Perhaps the most famous of battles to save an area of woodland was that at Epping Forest, a wonderful area airy spot covering around 2,400 hectares with woodland walks and open space lying at the eastern end of the Central Line. Managed by the City of London, it’s London’s largest open space and is popular with walkers, runners, golfers, anglers, cyclists and others…..

When plans were announced in the 1860s to re-develop Epping Forest, members of the public, including a Thomas Willingale whose ancestors had exercised lopping rights (the ability to collect any wood higher than six feet off the ground in the forest), were furious. The protestors tore down enclosing fences and were taken to court on accusations of trespassing.

The passing of the 1866 Metropolitan Open Spaces Act helped sway things in favour of the preservationists. And the intervention of the Corporation of London, who as a local landowner held commons rights in Epping Forest opted to sue those putting up fences. By the time Queen Victoria visited in 1882, the battle was well and truly won. “It gives me the greatest satisfaction to declare this beautiful Forest to the use and enjoyment of my people,” she said.

Not that people hadn’t been enjoying Epping Forest before the monarch’s declaration, with numerous working class people from central London arriving by carriage to take in the airy surroundings on a Sunday in the pre-railway age. The train took visits to another level, with an estimated 400,000 people visiting on Whit Monday in 1880 (Loughton and Chingford stations opened in 1856 and 1870 respectively).

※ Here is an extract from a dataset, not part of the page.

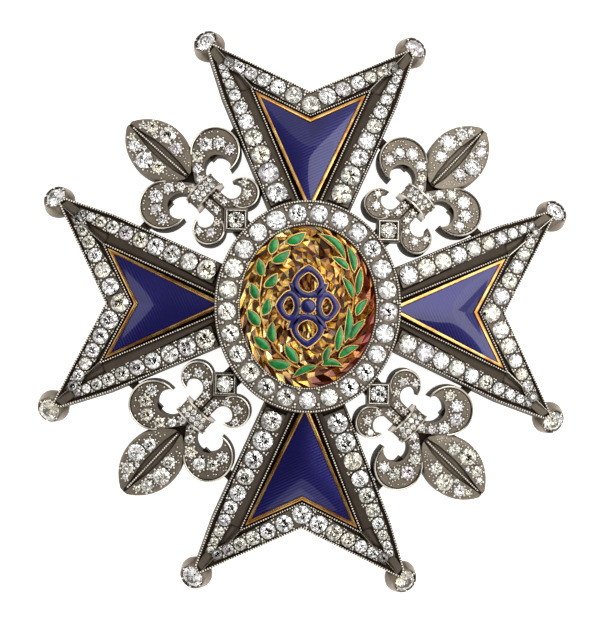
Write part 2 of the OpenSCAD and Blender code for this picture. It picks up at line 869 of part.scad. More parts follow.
// Leaves of the two sprays, from the foot up: place on the sprays' oval in
// degrees, lean from the stem's direction in degrees, length as a share of the
// oval's half width
laurel_table = [
    [247, 34, 0.48], [256, -44, 0.56], [219, 43, 0.47], [218, -22, 0.50],
    [198, 39, 0.50], [187, -19, 0.38], [177, 47, 0.48], [165, -25, 0.40],
    [159, 38, 0.50], [139, -18, 0.43], [137, 45, 0.49], [122, 7, 0.57]
];
palm_table = [
    [-71, -23, 0.46], [-51, -19, 0.61], [-31, -16, 0.65], [-10, -27, 0.57],
    [8, -15, 0.80], [27, -10, 0.78], [-72, 40, 0.52], [-52, 31, 0.70],
    [-29, 15, 0.72], [2, 22, 0.62], [16, 1, 0.62], [36, 20, 0.46], [46, 8, 0.72]
];
laurel_leaf_width = spray_half_width * 0.166;
palm_leaf_width = spray_half_width * 0.107;
laurel_stem = spray_half_width * 0.046;
palm_stem = spray_half_width * 0.052;
palm_foot = spray_half_width * [0.31, 0.18];
laurel_start = 261;
laurel_end = 122;
module laurel_flat() {
    spray_stem(laurel_end, laurel_start, laurel_stem);
    for (p = laurel_table)
        leaf(p[0], -1, p[1], p[2] * spray_half_width, laurel_leaf_width);
}

// The palm's stem crosses under the laurel's foot and ends beyond it
palm_start = -92;
palm_end = 46;
module palm_flat() {
    spray_stem(palm_start, palm_end, palm_stem);
    foot = spray_point(palm_start);
    inner = foot * (1 - palm_stem / spray_half_width);
    polygon([foot, inner, inner - palm_foot, foot - palm_foot]);
    for (p = palm_table)
        leaf(p[0], 1, p[1], p[2] * spray_half_width, palm_leaf_width);
}

module laurel_spray() {
    color(green) translate([0, 0, ornament_base]) linear_extrude(ornament_thick) laurel_flat();
}

module palm_spray() {
    color(green) translate([0, 0, ornament_base]) linear_extrude(ornament_thick) palm_flat();
}

// The rosette: four open petals round a disc, with small darts between them
rosette_half_width = ground_half_width * 0.47;
rosette_half_height = ground_half_height * 0.493;
band = rosette_half_width * 0.19;
hub_radius = rosette_half_width * 0.26;
rosette_petal_width = rosette_half_width * 0.8;
dart_length = rosette_half_width * 0.93;
module open_petal(length, width) {
    foot = 1.35 * band;
    end = 2.6 * band;
    side = leaf_side(length - end, width - 2 * band);
    difference() {
        polygon(leaf_points(length, width));
        translate([0, foot]) polygon(concat([[0, 0]], side, [[0, length - end]], flipped(side)));
    }
}

module rosette_flat() {
    circle(r = hub_radius);
    for (a = [0, 180]) rotate(a) open_petal(rosette_half_height, rosette_petal_width);
    for (a = [90, 270]) rotate(a) open_petal(rosette_half_width, rosette_petal_width);
    for (a = [40, 140, 220, 320]) rotate(a) polygon(leaf_points(dart_length, band));
}

module centre_rosette() {
    color(blue) translate([0, 0, ornament_base]) linear_extrude(ornament_thick) rosette_flat();
}

module back_plate() {
    color(silver)
        translate([0, 0, plate_top - plate_thick])
            linear_extrude(plate_thick)
                polygon(oval(ring_half_width - plate_inset, ring_half_height - plate_inset));
}

// The brooch pin: a stem between two blocks that are fixed to the backs of the
// upright arms
block_length = 3;
module pin_block() {
    y = pin_length / 2;
    back = arm_lift - (y + block_length / 2) * tan(arm_slope) - seat_gap;
    translate([-block_width / 2, y - block_length / 2, pin_height - pin_diameter / 2])
        cube([block_width, block_length, back - pin_height + pin_diameter / 2]);
}

module brooch_pin() {
    color(steel) {
        translate([0, -pin_length / 2, pin_height])
            rotate([-90, 0, 0])
                cylinder(d = pin_diameter, h = pin_length);
        pin_block();
        mirror([0, 1, 0]) pin_block();
    }
}

arm_body(0);  // arm_top
arm_body(1);  // arm_right
arm_body(2);  // arm_bottom
arm_body(3);  // arm_left
arm_stones(0);  // arm_stones_top
arm_stones(1);  // arm_stones_right
arm_stones(2);  // arm_stones_bottom
arm_stones(3);  // arm_stones_left
panel_frame(0);  // panel_frame_top
panel_frame(1);  // panel_frame_right
panel_frame(2);  // panel_frame_bottom
panel_frame(3);  // panel_frame_left
panel_enamel(0);  // panel_enamel_top
panel_enamel(1);  // panel_enamel_right
panel_enamel(2);  // panel_enamel_bottom
panel_enamel(3);  // panel_enamel_left
fleur_body(0);  // fleur_ne
fleur_body(1);  // fleur_nw
fleur_body(2);  // fleur_sw
fleur_body(3);  // fleur_se
fleur_stones(0);  // fleur_stones_ne
fleur_stones(1);  // fleur_stones_nw
fleur_stones(2);  // fleur_stones_sw
fleur_stones(3);  // fleur_stones_se
square_stone_body(0);  // square_stone_ne
square_stone_body(1);  // square_stone_nw
square_stone_body(2);  // square_stone_sw
square_stone_body(3);  // square_stone_se
tip_stone(1);  // tip_stone_1
tip_stone(2);  // tip_stone_2
tip_stone(3);  // tip_stone_3
tip_stone(4);  // tip_stone_4
tip_stone(5);  // tip_stone_5
tip_stone(6);  // tip_stone_6
tip_stone(7);  // tip_stone_7
tip_stone(8);  // tip_stone_8
medallion_ring();
ring_stones();
medallion_ground();
laurel_spray();
palm_spray();
centre_rosette();
back_plate();
brooch_pin();
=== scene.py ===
# %% [markdown]
# # A diamond-set breast star
# The star is a silver cross of four forked arms round an oval medallion, with a
# fleur-de-lis between each two arms. The silver is sawn, pierced and soldered, the
# stones are set from the front, and the enamel lies on engraved gold plates that are
# put in last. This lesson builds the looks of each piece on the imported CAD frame.
# All sizes are in millimetres until a mesh is made.

# %% The frame
import itertools
import math
from functools import partial

import bmesh
import bpy
import numpy as np
from mathutils import Matrix, Vector
from mathutils.geometry import delaunay_2d_cdt


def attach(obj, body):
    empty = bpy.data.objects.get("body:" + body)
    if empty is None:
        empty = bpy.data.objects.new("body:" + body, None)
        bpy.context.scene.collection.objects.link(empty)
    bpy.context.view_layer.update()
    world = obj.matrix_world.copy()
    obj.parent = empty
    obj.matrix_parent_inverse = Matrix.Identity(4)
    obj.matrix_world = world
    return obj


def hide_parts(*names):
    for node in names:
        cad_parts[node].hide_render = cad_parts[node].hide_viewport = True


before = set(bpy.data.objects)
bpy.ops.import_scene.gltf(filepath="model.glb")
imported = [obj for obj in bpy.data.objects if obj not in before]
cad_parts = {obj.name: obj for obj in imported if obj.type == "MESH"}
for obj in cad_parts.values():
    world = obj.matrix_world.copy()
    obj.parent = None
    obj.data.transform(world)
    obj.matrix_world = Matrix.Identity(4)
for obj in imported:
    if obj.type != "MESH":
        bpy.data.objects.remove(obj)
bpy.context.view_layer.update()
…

Unfortunately, it had been too late to save neighbouring King’s Wood at Hainault. It had been sold off by the Commissioners of Woods in 1851 and two years later acres of what had been royal forest for some 800 years was carved into fields, roads and farms. It was set to earn the Commissioners – who were agents of the crown – around £3,500 per year and the public was infuriated, as a letter to The Times illustrates: “Let not our rulers take from us a source of so much good, merely for the gratification of a few selfish members of the community”.

Walk in the woods

Back in southeast London, Oxleas Wood – which includes oak, silver birch, hornbeam and coppice hazel trees – stretches over an area of 77 acres and is at least 8,000 years old. It won’t make it into many tourist guide books, but has to be of my favourite parts of London, as after a pleasant walk, almost unexpectedly visitors stumble unexpectedly upon on the wonderful Severndroog Castle. The 18th century restored folly (which I first visited when I was walking the Capital Ring walk) takes you high above the trees and provides extensive views across London.

What’s great about the Green Chain is that many of woodland areas are connected. No sooner have you left Oxleas Wood then you are in Shepherdleas Wood. Enjoying an airy walk away from the traffic, it is hard to appreciate that these woods once formed part of a vast post-glaciation wildwood that once stretched over the entire country. Three cheers to all those that have protected these open spaces over the years.